Police intelligence photos of the Hells Angels motorcycle gang focusing on their insignia.

Mr Niland said the funeral service had been for high-ranking Hells Angel Terry McCormick.

In March, McCormick boasted to media of his intention to lead a group motorcycle ride in club colours, despite being arrested at the same event the previous year.

He was charged a year earlier, along with another patched Hells Angels member, for riding with a third member in an alleged breach of the state’s VLAD laws.

It is understood the Waterford ride occurred as the group headed to his wake at Cornubia.

Mr Niland said police had not taken action at any of 10 bikie funerals across Queensland in the past three years but the Waterford run was the first time bikies had ridden en masse afterwards.
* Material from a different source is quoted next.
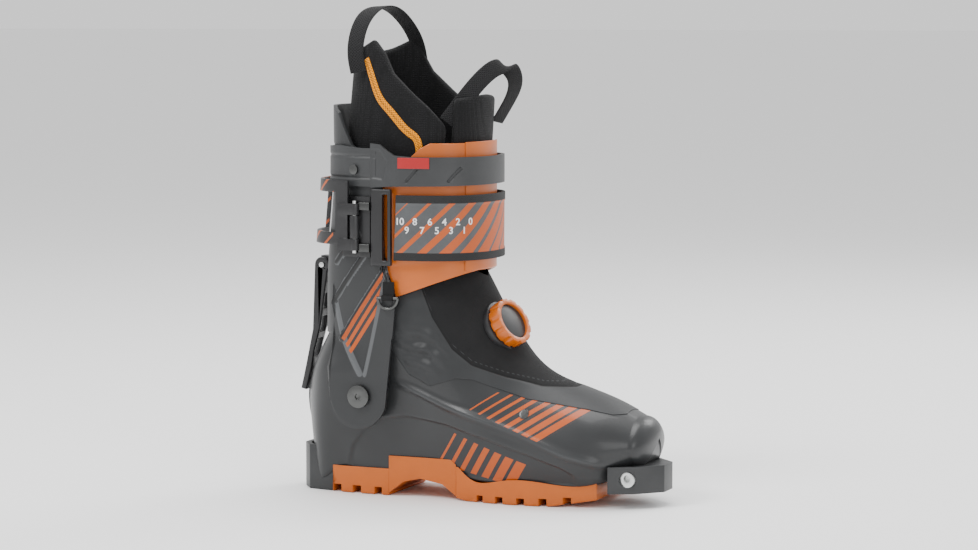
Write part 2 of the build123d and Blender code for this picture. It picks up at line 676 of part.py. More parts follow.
# ---- small parts on the cuff ---------------------------------------------------------
def along_x(radius, length):
    """A cylinder along the leash ring's bar."""
    return Pos(RING_X, RING_Y, RING_Z) * (Rot(0, 90, 0) * Cylinder(radius, length))


def ring_tab():
    """The small tab on the cuff whose lower end wraps the ring's bar."""
    flat = Pos(RING_X, RING_Y + 1.6, RING_Z + 6) * Box(TAB_WIDTH, 1.4, 12)
    return flat + along_x(RING_WIRE + 0.9, TAB_WIDTH) - along_x(RING_WIRE + 0.1, 2 * TAB_WIDTH)


def leash_ring():
    """The D-shaped ring that hangs from the tab by its straight bar."""
    bow = Pos(RING_X, RING_Y, RING_Z) * (Rot(90, 0, 0) * Torus(RING_RADIUS, RING_WIRE))
    bow -= Pos(RING_X, RING_Y, RING_Z + 20) * Box(40, 10, 40)
    return bow + along_x(RING_WIRE, 2 * RING_RADIUS + RING_WIRE)


def cuff_rivets():
    """The round rivets on both sides of the cuff, where the straps are fixed."""
    rivets = []
    for x, z, side in ((30, 244, 1), (30, 204, 1), (30, 188, 1), (14, 246, -1), (14, 244, 1)):
        rod = side_disc(CUFF_RIVET_RADIUS, *sorted((side * 30.0, side * 80.0)), x, z)
        head = rod & (leg_solid(SEAT + 3.2 + CUFF_RIVET_HEIGHT) - leg_solid(SEAT + 3.2))
        rivets.append(largest(head))
    return Part() + rivets


def main():
    """Builds every piece and writes it."""
    os.makedirs("parts", exist_ok=True)
    write("lower_shell", lower_shell())
    wall = gaiter_wall()
    split = wedge(-60, FOOT_END)
    write("gaiter_instep", largest(wall & split))
    write("gaiter_ankle", largest(wall - split))
    write("toe_ledge", toe_ledge())
    write("toe_fitting_outer", toe_fitting(-1))
    write("toe_fitting_inner", toe_fitting(1))
    write("sole_heel", sole_heel())
    write("sole_arch", sole_arch())
    write("sole_forefoot", sole_forefoot())
    write("heel_block", heel_block())
    write("heel_fitting", heel_fitting())
    write("heel_screw", heel_screw())
    write("pivot_bolt_outer", pivot_bolt(-1))
    write("pivot_bolt_inner", pivot_bolt(1))
    write("pivot_bush_outer", pivot_boss(-1))
    write("pivot_bush_inner", pivot_boss(1))
    write("toe_rivet_outer", shell_rivet(146.0, 68.0, -1))
    write("toe_rivet_inner", shell_rivet(146.0, 68.0, 1))
    write("heel_catch", heel_catch())
    write("footbed", footbed())
    write("liner_foot", liner_foot())
    write("liner_shaft", liner_shaft())
    write("liner_tongue", liner_tongue())
    write("cuff_shell", cuff_shell())
    write("tongue_plate", tongue_plate())
    write("upper_strap", strap_band(UPPER_STRAP_LOW, UPPER_STRAP_HIGH, UPPER_STRAP_WALL, COLLAR_END + SEAT))
    write("cuff_collar", cuff_collar())
    write("wide_strap", strap_band(WIDE_STRAP_LOW, WIDE_STRAP_HIGH, WIDE_STRAP_WALL, FRAME_FRONT + 2 * SEAT))
    write("strap_frame", strap_frame())
    write("buckle_base", buckle_base())
    write("buckle_pin", buckle_pin())
    write("buckle_lever", buckle_lever())
    write("buckle_hooks", buckle_hooks())
    write("lever_lug", lever_lug())
    write("lever_pin", lever_pin())
    write("walk_lever", walk_lever())
    write("dial_base", dial_base())
    write("dial_knob", dial_knob())
    write("dial_face", dial_face())
    write("ring_tab", ring_tab())
    write("leash_ring", leash_ring())
    write("cuff_rivets", cuff_rivets())
    write("heel_loop", pull_loop(17.0, LINER_TOP_BACK + 0.5, 72, 28, 77))
    write("tongue_loop", pull_loop(95.0, LINER_TOP_FRONT + 1.4, 52, 30, 90, 30))


main()
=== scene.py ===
"""Ski touring boot: skins, padding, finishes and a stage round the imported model.

The boot is laid out in millimetres, with the toe along +X, the inner side of the foot along +Y
and +Z up, and every mesh is written in metres.
"""

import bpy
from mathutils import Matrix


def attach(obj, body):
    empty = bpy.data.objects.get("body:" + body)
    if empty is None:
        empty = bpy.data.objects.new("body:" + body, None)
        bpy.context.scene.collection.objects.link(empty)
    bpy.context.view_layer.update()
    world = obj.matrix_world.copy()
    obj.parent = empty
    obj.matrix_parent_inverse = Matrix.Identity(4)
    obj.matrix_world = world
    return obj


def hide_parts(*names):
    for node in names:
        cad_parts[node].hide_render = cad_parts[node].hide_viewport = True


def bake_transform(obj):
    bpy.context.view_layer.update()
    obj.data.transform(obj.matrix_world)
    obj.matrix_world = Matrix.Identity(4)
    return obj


bl_info = {
    "name": "Ski touring boot",
    "version": (1, 0, 0),
    "blender": (4, 5, 0),
    "location": "View3D > Sidebar > Boot",
    "description": "Builds the skins, padding, straps and finishes of a ski touring boot",
    "category": "Add Mesh",
}

import math

import bmesh
import bpy
import numpy as np
from mathutils import Matrix, Vector

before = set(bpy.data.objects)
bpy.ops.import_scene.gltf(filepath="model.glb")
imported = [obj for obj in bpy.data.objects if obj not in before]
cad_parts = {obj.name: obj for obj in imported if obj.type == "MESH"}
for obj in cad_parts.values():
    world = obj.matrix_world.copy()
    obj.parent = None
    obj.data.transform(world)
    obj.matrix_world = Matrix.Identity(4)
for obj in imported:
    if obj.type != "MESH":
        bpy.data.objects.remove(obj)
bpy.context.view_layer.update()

MM = 0.001
PIVOT = (17.0, 76.0)  # the cuff's axis, in the side view
HEEL_RADIUS = 58.5  # top of the shell's back, about the cuff's axis
ANKLE_RADIUS = 122.0  # top of the gaiter, about the cuff's axis
HEEL_DOME = 3.6  # how far the foot's rounded ends stand past its end stations
TOE_DOME = 12.0
CORE_SPLIT = 112.0  # the boot's middle line is upright above this height and level below it
CORE_X = 42.0
CORE_Z = 45.0
GIRTH = 363.0  # way round the leg, for turning a short run into a share of a turn

# Foot stations: x, centre line, half widths at the sole, widest level and shoulder, and the
# heights of those three levels and of the top.
FOOT = np.array([
    (-41.0, 0.0, 8.0, 15.0, 9.0, 46.0, 68.0, 88.0, 96.0),
    (-34.0, 0.0, 20.0, 26.0, 17.0, 20.0, 62.0, 98.0, 108.0),
    (-14.0, 0.0, 30.0, 37.0, 32.0, 15.0, 62.0, 122.0, 140.0),
    (20.0, 0.0, 33.0, 40.5, 37.5, 15.0, 88.0, 176.0, 220.0),
    (60.0, 0.0, 34.0, 41.0, 36.5, 21.0, 84.0, 176.0, 218.0),
    (95.0, 0.5, 37.0, 46.0, 31.0, 17.0, 54.0, 140.0, 174.0),
    (130.0, 1.5, 42.0, 51.0, 31.0, 15.0, 42.0, 92.0, 112.0),
    (165.0, 3.0, 41.0, 51.0, 33.0, 15.0, 40.0, 74.0, 87.0),
    (200.0, 5.0, 34.0, 45.0, 31.0, 17.0, 40.0, 64.0, 74.0),
    (222.0, 5.0, 18.0, 32.0, 21.0, 27.0, 44.0, 58.0, 64.0),
])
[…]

Police would continue to give leeway for bikie funeral gatherings “on a case-by-case basis”, he said.

The footage comes a day after Premier Annastacia Palaszczuk called for Queensland to become the first state to ban outlaw bikies from wearing their patches in public or face possible jail time.

A bikies source confirmed police normally turned a blind eye during funerals.

The source told the Bulletin: “But the only dispensation they get is to go in the church (with colours on).

“That whole situation of riding together, that is unusual and normally would be addressed.”